HN: When traveling in the tiny house and trailer, Ryan’s relationship to the land will be in a constant state of de-contextualization.
CI: And constant re-contextualization, too.
Ryan Couto: My experience with this idea of decontextualizing comes from road trips around the country, setting up camp, exploring the area and then moving on after a few days. By being placed in different remote locations, our house will have an ever-changing backdrop. The building plan was just within our skills and cheap enough that we knew we could pull it off. We are using a lot of salvaged building materials that served previous lives in conventional homes. Even our trailer frame was once a more traditional-looking nineteen-foot travel trailer.
CI: John and Sheila, what do you think of the urban homesteading practices that are becoming more widespread today?
John Norton: It’s interesting—mostly vegetable gardening and chickens, living in close proximity to others without offending anyone. I’d like to see the concept expand to a neighborhood thing, with everybody growing something and then having a Sunday potluck and garden exchange with crafts and bartering.

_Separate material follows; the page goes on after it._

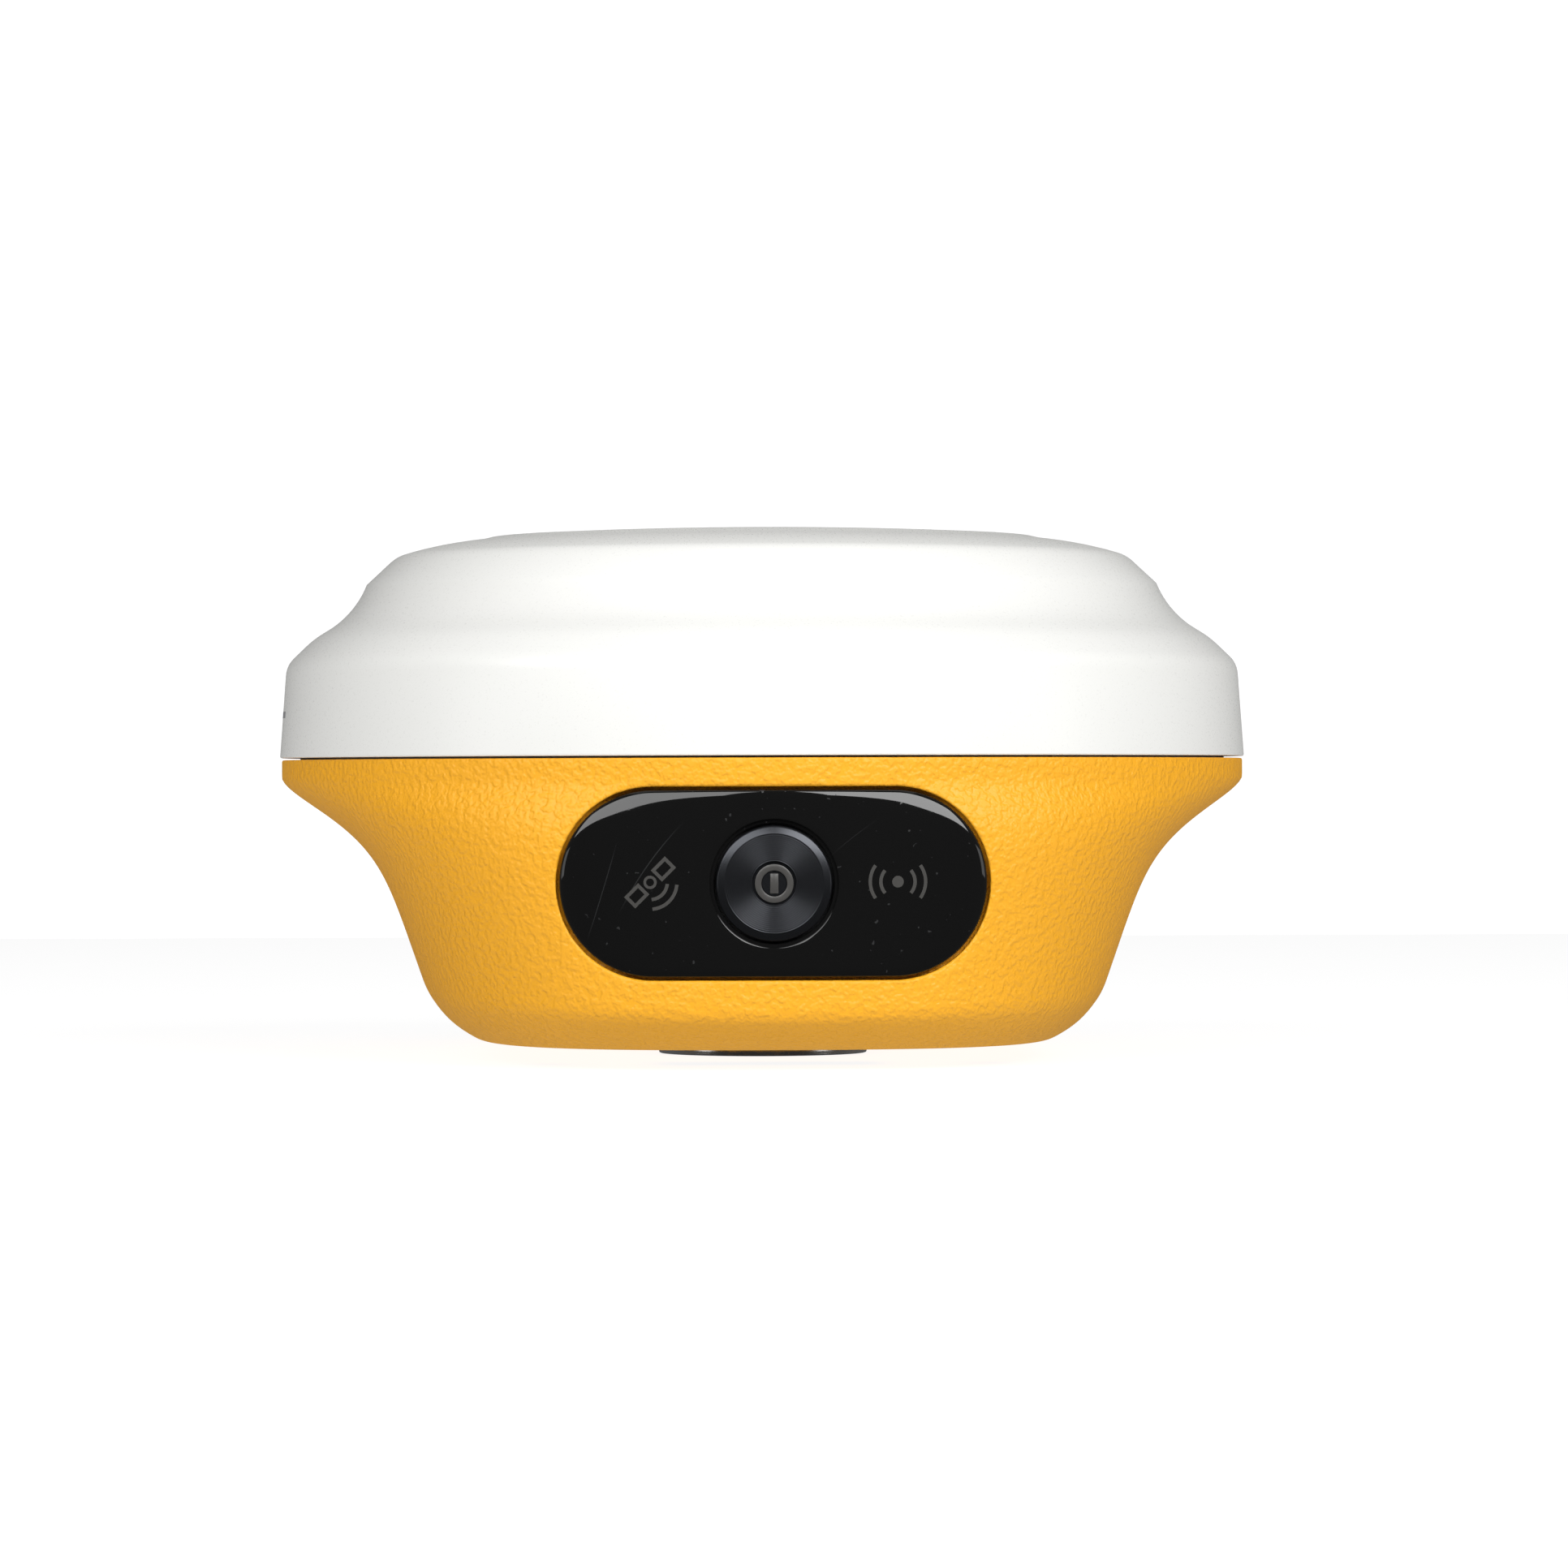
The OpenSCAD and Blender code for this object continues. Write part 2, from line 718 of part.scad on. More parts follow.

CI: Speaking of bartering: Heidi, your recent exhibition at the Elmhurst Art Museum included a trading post where you invited visitors to take something and leave something. How did that work?
HN: The trading post was originally meant to be a place where people of all ages could commune and exchange and swap stories, tips, and knowledge. It was also about an interchange between artist and viewer, redefining their roles through the act of trading. However, the museum context and the parameters surrounding the solitary act of viewing left the trader without opportunities for face-to-face exchanges—only a space where goods were offered. The trader goes through a series of self-negotiations: “What do I have on me? What do I carry? Is my possession worth that object posing as art?”
The trading post turned out to be more of an offering place, where visitors took pleasure in leaving parts of themselves behind, regardless of what it was—a souvenir marking their own presence within the exhibition, a sign that “I was here.” That part I enjoyed.